Outside of youth any programs that permit its competitors to throw the javelin, the discus throw probably presents the greatest safety risk of any youth event, at least from a spectator’s point of view.

The discus is lighter than the other standard youth throwing implement, the shot, but the discus is more difficult to control and travels much faster. Even at the elite level, the discus is thrown from within a cage, to protect spectators from errant tosses. Once throwers begin using the full rotational technique, they should always throw from within a cage.

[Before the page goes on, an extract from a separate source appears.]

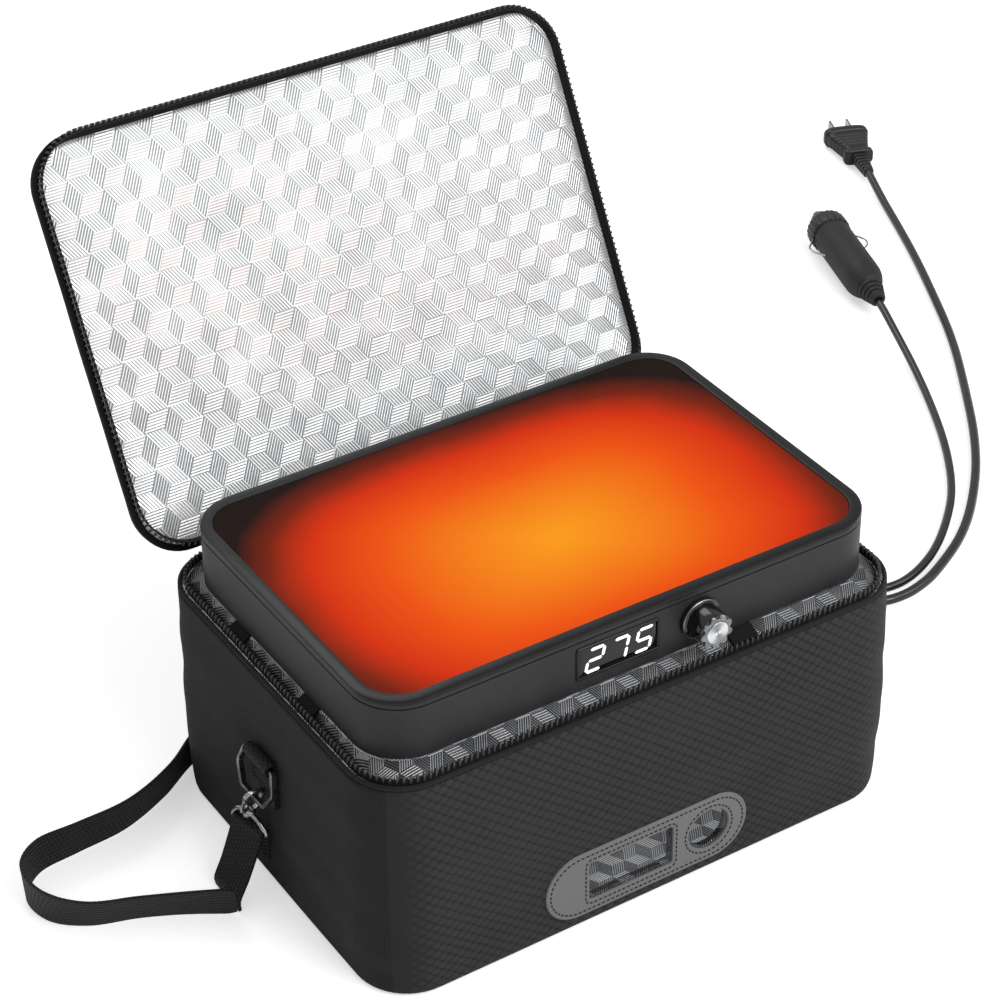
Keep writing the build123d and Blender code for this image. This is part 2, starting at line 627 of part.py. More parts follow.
# Rings, snap hooks and strap

def rod(start, end, radius):
    """Round rod between two points."""
    first = Vector(*start)
    last = Vector(*end)
    direction = last - first
    return Plane(origin=first, z_dir=direction) * Pos(0, 0, direction.length / 2) * \
        Cylinder(radius, direction.length)


def wire_shape(points, radius, closed=False):
    """Round wire through corner points, with a ball at each corner."""
    ends = points[1:] + points[:1] if closed else points[1:]
    shape = None
    for start, end in zip(points, ends):
        piece = rod(start, end, radius)
        shape = piece if shape is None else shape + piece
    for point in points:
        shape += Pos(*point) * Sphere(radius)
    return shape


def ring_frame(sign):
    """Place of the ring's top bar, and the ring's outward lean."""
    pivot_x = sign * (BAG_LENGTH / 2 + RING_STAND_OFF)
    return pivot_x, Pos(pivot_x, 0, RING_TOP_Z) * Rot(0, -sign * RING_LEAN, 0)


def hook_frame(sign):
    """Place of the ring's bottom bar, where the hook hangs, with the hook's lean."""
    lean = math.radians(RING_LEAN)
    x = sign * (BAG_LENGTH / 2 + RING_STAND_OFF + RING_HEIGHT * math.sin(lean))
    z = RING_TOP_Z - RING_HEIGHT * math.cos(lean)
    return x, z, Pos(x, 0, z) * Rot(HOOK_LEAN, 0, 0)


def ring_piece(side, sign):
    """Six-sided ring that hangs from its webbing tab."""
    place = ring_frame(sign)[1]
    half_top = RING_TOP_WIDTH / 2
    half_middle = RING_MIDDLE_WIDTH / 2
    half_bottom = RING_BOTTOM_WIDTH / 2
    corners = [(0, -half_top, 0), (0, half_top, 0), (0, half_middle, -RING_HEIGHT / 2),
               (0, half_bottom, -RING_HEIGHT), (0, -half_bottom, -RING_HEIGHT),
               (0, -half_middle, -RING_HEIGHT / 2)]
    save(f"{side}_ring", place * wire_shape(corners, RING_WIRE / 2, closed=True))


def ring_tab(sign):
    """Webbing tab sewn on the wall, looped round the ring's top bar."""
    pivot_x = ring_frame(sign)[0]
    face = sign * BAG_LENGTH / 2
    outer = face + sign * RING_TAB
    half_tab = RING_TAB_WIDTH / 2
    loop_bore = RING_WIRE / 2 + RUNNING_GAP
    loop = along_y(loop_bore + RING_TAB, -half_tab, half_tab, pivot_x, RING_TOP_Z)
    loop += block(min(face, outer), max(face, outer), -half_tab, half_tab,
                  RING_TOP_Z - RING_TAB_DROP, RING_TOP_Z + loop_bore)
    loop += block(min(face, pivot_x), max(face, pivot_x), -half_tab, half_tab,
                  RING_TOP_Z + loop_bore, RING_TOP_Z + loop_bore + RING_TAB)
    loop -= block(-BAG_LENGTH / 2, BAG_LENGTH / 2, -half_tab, half_tab, 0, BAG_HEIGHT)
    return loop - along_y(loop_bore, -half_tab, half_tab, pivot_x, RING_TOP_Z)


def hook_levels():
    """Heights of the hook's wire and barrel, from the ring's bottom bar."""
    top = RING_WIRE / 2 + RUNNING_GAP + HOOK_WIRE / 2
    bottom = top - HOOK_HEIGHT - HOOK_WIRE
    return top, bottom, bottom - BARREL_HEIGHT


def hook_pieces(side, sign):
    """Snap hook and its sprung gate, hung on the ring's bottom bar."""
    x, z, place = hook_frame(sign)
    wire = HOOK_WIRE / 2
    top, bottom, barrel_bottom = hook_levels()
    reach = sign * (HOOK_INSIDE / 2 + wire)
    corner = sign * HOOK_INSIDE / 2
    gate_top = -RING_WIRE / 2 - GATE_BELOW_RING
    gate_bottom = bottom + wire + GATE_WIRE / 2 + RUNNING_GAP
    nose_end = gate_top + GATE_WIRE / 2 + RUNNING_GAP + wire
    points = [(reach, 0, nose_end), (reach, 0, top - wire), (corner, 0, top), (-corner, 0, top),
              (-reach, 0, top - wire), (-reach, 0, bottom + wire), (-corner, 0, bottom), (reach, 0, bottom)]
    hook = wire_shape(points, wire)
    hook += along_z(BARREL_RADIUS, barrel_bottom, bottom, 0, 0)
    hook -= along_z(PIN_RADIUS + SHAFT_CLEARANCE, barrel_bottom, bottom - 1, 0, 0)
    save(f"{side}_snap_hook", place * hook)
    gate = rod((reach, 0, gate_bottom), (reach, 0, gate_top), GATE_WIRE / 2)
    gate += Pos(reach, 0, gate_bottom) * Sphere(GATE_WIRE / 2)
    save(f"{side}_hook_gate", place * gate)
    gate_pin = (place * Pos(reach, 0, gate_bottom)).position
    print(side, "hook pivot", round(x, 2), round(z, 2), "gate pin", gate_pin)


def d_ring(sign):
    """D-ring on the strap's end, with the pin that swivels in the hook's barrel."""
    place = hook_frame(sign)[2]
    bottom, barrel_bottom = hook_levels()[1:]
    arc_top = barrel_bottom - RUNNING_GAP - D_RING_WIRE / 2
    shoulder = arc_top - D_RING_HEIGHT / 3
    foot = arc_top - D_RING_HEIGHT
    half = D_RING_WIDTH / 2 - D_RING_WIRE / 2
    points = [(0, -half, foot), (0, -half, shoulder), (0, -half / 2, arc_top), (0, half / 2, arc_top),
              (0, half, shoulder), (0, half, foot)]
    ring = wire_shape(points, D_RING_WIRE / 2, closed=True)
    return place * (ring + along_z(PIN_RADIUS, arc_top, bottom - 1 - RUNNING_GAP, 0, 0))


STRAP_ROUTE = [(-186, -7), (-204, 6), (-224, 16), (-247, 24), (-263, 38), (-266, 58), (-252, 73),
               (-228, 76), (-200, 79), (-172, 91), (-148, 106), (-118, 118), (-60, 123), (0, 125),
               (60, 124), (118, 120), (150, 106), (176, 84), (190, 56), (193, 26), (188, 6)]


def strap_end(sign, near):
    """End of the strap, from its D-ring's bar down to the floor."""
    under_bar = hook_levels()[2] - 2 * RUNNING_GAP - D_RING_WIRE - D_RING_HEIGHT
    top = hook_frame(sign)[2] * Pos(0, 0, under_bar) * Rectangle(STRAP, STRAP_WIDTH)
    foot = Pos(near[0], near[1] + STRAP_WIDTH / 2, STRAP_LIFT) * Rectangle(STRAP, STRAP_WIDTH)
    return loft([foot, top])


def shoulder_strap():
    """Webbing strap that stands on edge on the floor, from one D-ring round to the other."""
    path, radii = route_wire([(x, y, STRAP_LIFT) for x, y in STRAP_ROUTE])
    upright = Plane(origin=path @ 0, z_dir=path % 0, x_dir=(0, 0, 1))
    strap = sweep(upright * Pos(STRAP_WIDTH / 2, 0) * Rectangle(STRAP_WIDTH, STRAP), path=path)
    strap += strap_end(-1, STRAP_ROUTE[0])
    strap += strap_end(1, STRAP_ROUTE[-1])
    print("strap length on the floor", round(path.length, 1), "smallest radius", round(min(radii), 1))
    save("shoulder_strap", strap)


# Cords and plugs. The routes are chosen by hand.

AC_Y = PORT_Y - PORT_SPACING / 2
CAR_Y = PORT_Y + PORT_SPACING / 2
PORT_END = BAG_LENGTH / 2 + PORT + PORT_NOSE
AC_FLOOR = AC_CORD / 2 + 0.1
CAR_FLOOR = CAR_CORD / 2 + 0.1
AC_ROUTE = [(PORT_END, AC_Y, PORT_Z), (200, 51, 31.5), (216, 43, 18), (228, 31.5, 6.5), (238, 21.5, AC_FLOOR),
            (248, 15, AC_FLOOR), (260, 13.2, AC_FLOOR), (272, 14.5, AC_FLOOR), (290, 20, AC_FLOOR), (332, 43, AC_FLOOR), (373, 82, AC_FLOOR),
            (402, 118, AC_FLOOR), (428, 157, AC_FLOOR), (462.5, 211, AC_FLOOR), (491, 268, AC_FLOOR),
            (511.5, 311, AC_FLOOR), (530.5, 355.5, AC_FLOOR), (541, 383, 4.2), (552, 411, AC_HEIGHT / 2)]
CAR_ROUTE = [(PORT_END, CAR_Y, PORT_Z), (200, 65, 31.5), (216, 57, 18), (228, 45.5, 6), (238, 35, CAR_FLOOR),
             (248, 27.5, CAR_FLOOR), (259, 24, CAR_FLOOR), (271, 24, CAR_FLOOR), (287, 29, CAR_FLOOR),
             (306, 39, CAR_FLOOR), (328, 56, CAR_FLOOR), (353, 80, CAR_FLOOR),
             (379, 117.5, CAR_FLOOR), (401, 158, CAR_FLOOR), (419, 197, 4), (433, 237, 9.5),
             (441, 262, CAR_NUT_RADIUS)]
CAR_END = (450.14, 290.57, CAR_NUT_RADIUS)


def cord_port():
    """Moulded port on the bag's right wall, with a strain relief for each cord."""
    x = BAG_LENGTH / 2
    outline = RectangleRounded(PORT_HEIGHT, PORT_LENGTH, PORT_CORNER)
    plate = Pos(x, PORT_Y, PORT_Z) * Rot(0, 90, 0) * extrude(outline, PORT)
    for y, diameter in ((AC_Y, AC_CORD), (CAR_Y, CAR_CORD)):
        middle = diameter / 2 + PORT_NOSE_WALL
        nose = Cone(middle + PORT_NOSE_TAPER, middle - PORT_NOSE_TAPER, PORT_NOSE)
        plate += Pos(x + PORT + PORT_NOSE / 2, y, PORT_Z) * Rot(0, 90, 0) * nose
    save("cord_port", plate)


def lying(route, shape):
    """Put a piece drawn along +X at the end of a route, in the route's floor direction."""
    before = Vector(*route[-2])
    end = Vector(*route[-1])
    heading = math.degrees(math.atan2(end.Y - before.Y, end.X - before.X))
    return Pos(end.X, end.Y, end.Z) * Rot(0, 0, heading) * shape


def along_x(radius, x_low, x_high):
    """Cylinder along X on the piece's own axis."""
    return Pos((x_low + x_high) / 2, 0, 0) * Rot(0, 90, 0) * Cylinder(radius, x_high - x_low)


def cone_x(radius_low, radius_high, x_low, x_high):
    """Cone along X on the piece's own axis."""
    return Pos((x_low + x_high) / 2, 0, 0) * Rot(0, 90, 0) * Cone(radius_low, radius_high, x_high - x_low)


def plug_block(x_low, x_high, width, height):
    """Box along the plug's own axis."""
    return block(x_low, x_high, -width / 2, width / 2, -height / 2, height / 2)


def ac_plug():
    """Flat two-blade plug with its relief, collar, tapered grip and face."""
    body = plug_block(0, AC_RELIEF, AC_RELIEF_WIDTH, AC_RELIEF_HEIGHT)
    collar_x = AC_RELIEF + AC_COLLAR
    body += plug_block(AC_RELIEF, collar_x, AC_COLLAR_WIDTH, AC_GRIP_HEIGHT)
    face_x = collar_x + AC_BODY
    points = [(collar_x, -AC_GRIP_START / 2), (face_x, -AC_GRIP_END / 2), (face_x, AC_GRIP_END / 2),
              (collar_x, AC_GRIP_START / 2)]
    body += extrude(make_face(Polyline(*points, close=True)), AC_GRIP_HEIGHT / 2, both=True)
    body += plug_block(face_x, face_x + AC_FACE, AC_WIDTH, AC_HEIGHT)
    save("ac_plug_body", lying(AC_ROUTE, body))
    tip_x = face_x + AC_FACE + BLADE_LENGTH
    blades = [block(face_x + AC_FACE, tip_x, y - BLADE / 2, y + BLADE / 2, -BLADE_HEIGHT / 2, BLADE_HEIGHT / 2)
              for y in (-BLADE_SPACING / 2, BLADE_SPACING / 2)]
    save("ac_plug_blades", lying(AC_ROUTE, Compound(blades)))


def car_plug():
    """Car socket plug: relief, body, ribbed nut with its nose, and the metal contacts."""
    shoulder_x = CAR_RELIEF + CAR_SHOULDER
    body_x = shoulder_x + CAR_BODY
    body = cone_x(CAR_CORD / 2 + PORT_NOSE_WALL, CAR_NOSE_RADIUS, 0, CAR_RELIEF)
    body += cone_x(CAR_NOSE_RADIUS, CAR_RADIUS, CAR_RELIEF, shoulder_x)
    body += along_x(CAR_RADIUS, shoulder_x, body_x)
    body -= along_x(CAR_BORE / 2, 0, CAR_BORE_DEPTH)
    save("car_plug_body", lying(CAR_ROUTE, body))
    nut_x = body_x + CAR_NUT
    nose_x = nut_x + CAR_NOSE
    nut = along_x(CAR_NUT_RADIUS, body_x, nut_x)
    nut += cone_x(CAR_NOSE_RADIUS, CAR_NOSE_END_RADIUS, nut_x, nose_x)
    save("car_plug_nut", lying(CAR_ROUTE, nut))
    contacts = [along_x(CAR_TIP_RADIUS, nose_x, nose_x + CAR_TIP)]
    back_x = body_x - CONTACT_LENGTH
    for sign in (-1, 1):
        y = sign * (CAR_RADIUS + CONTACT_WIRE)
        bulge = sign * (CAR_RADIUS + CONTACT_BULGE)
        points = [(back_x, y, 0), (back_x + CONTACT_SLOPE, bulge, 0),
                  (back_x + 2 * CONTACT_SLOPE, bulge, 0), (body_x - 1, y, 0)]
        contacts.append(wire_shape(points, CONTACT_WIRE / 2))
    save("car_plug_contacts", lying(CAR_ROUTE, Compound(contacts)))


bag_shell()
bag_trim()
support_tabs()
lid_pieces()
hinge_pieces()
housing()
bottom_pieces()
hot_pieces()
control_pieces()
knob_pieces()
inner_lead()
slider_pieces()
for side, sign in (("left", -1), ("right", 1)):
    ring_piece(side, sign)
    hook_pieces(side, sign)
save("ring_tabs", Compound([ring_tab(-1), ring_tab(1)]))
save("d_rings", Compound([d_ring(-1), d_ring(1)]))
shoulder_strap()
cord_port()
save("ac_cord", tube("ac_cord", AC_ROUTE, AC_CORD))
save("car_cord", tube("car_cord", CAR_ROUTE + [CAR_END], CAR_CORD))
ac_plug()
car_plug()
print("heater face", HEATER_FRONT, "knob axis", KNOB_X, CONTROL_LEVEL)
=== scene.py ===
"""Looks of a portable food warmer: soft insulated bag, zip lid, electric heating unit, strap and cords.

Shapes are drawn in millimetres in the shared frame, and Shape.done turns them to metres.
"""

import json
import logging
import math
from dataclasses import dataclass
from enum import Enum
from typing import Callable, Iterable, Optional, Sequence

import bmesh
import bpy
from mathutils import Matrix, Vector, noise

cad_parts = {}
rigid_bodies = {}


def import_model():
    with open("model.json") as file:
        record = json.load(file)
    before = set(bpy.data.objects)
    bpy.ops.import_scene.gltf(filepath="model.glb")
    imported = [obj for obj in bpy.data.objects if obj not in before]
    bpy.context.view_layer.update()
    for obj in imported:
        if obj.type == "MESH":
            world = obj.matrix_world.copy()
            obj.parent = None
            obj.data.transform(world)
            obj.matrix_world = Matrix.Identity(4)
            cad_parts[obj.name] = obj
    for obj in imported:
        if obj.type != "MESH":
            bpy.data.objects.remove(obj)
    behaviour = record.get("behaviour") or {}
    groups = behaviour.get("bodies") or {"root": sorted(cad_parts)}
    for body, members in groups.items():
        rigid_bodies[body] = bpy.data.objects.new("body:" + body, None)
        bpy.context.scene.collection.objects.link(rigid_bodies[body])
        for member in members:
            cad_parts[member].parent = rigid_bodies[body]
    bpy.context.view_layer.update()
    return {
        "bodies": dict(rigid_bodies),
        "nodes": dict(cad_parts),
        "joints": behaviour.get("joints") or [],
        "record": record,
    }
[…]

Throwers must learn the proper grip before beginning any other discus drills. The discus is neither held, nor thrown, like a frisbee, despite its resemblance. The thrower’s palm rests on top of the discus, which is held in the fingertips. With the non-throwing hand underneath the discus for support, the top knuckles of the first four fingers (not including the thumb) will grip the side of the discus, with the fingertips overlapping the edge. The fingers may be spread evenly, or the index and middle fingers can be placed together. A beginning thrower may wish to try both grips to determine which is more comfortable.

The Throw:

The novice discus thrower will likely step to the front of the circle with the discus to practice a variety of releases. Beginning drills may include a “bowling” release, with the thrower turning clockwise, shifting his weight forward and rolling the discus as he would a bowling ball. A flip drill may involve the thrower tossing the discus through the air, underhand, similar to a softball pitch. Some coaches may have the beginning thrower kneel on her right knee and extend her left leg before throwing.

Eventually, the beginning thrower will work up to executing a full, standing throw. He’ll likely begin with his left shoulder (for a right-handed thrower) facing the target, while his hips are square to the target area and his arms extended. Standing on the balls of both feet – with his right foot slightly forward, relative to the left – he’ll throw the discus while shifting his weight from the right foot to the left. Coaches may set up a target in the middle of the field before the throw. It may also be helpful to have foul lines marked.

Moving Forward:

The thrower will gradually progress toward a full rotational technique, beginning at the back of the circle. Repetition will be a key to developing proper discus throwing technique.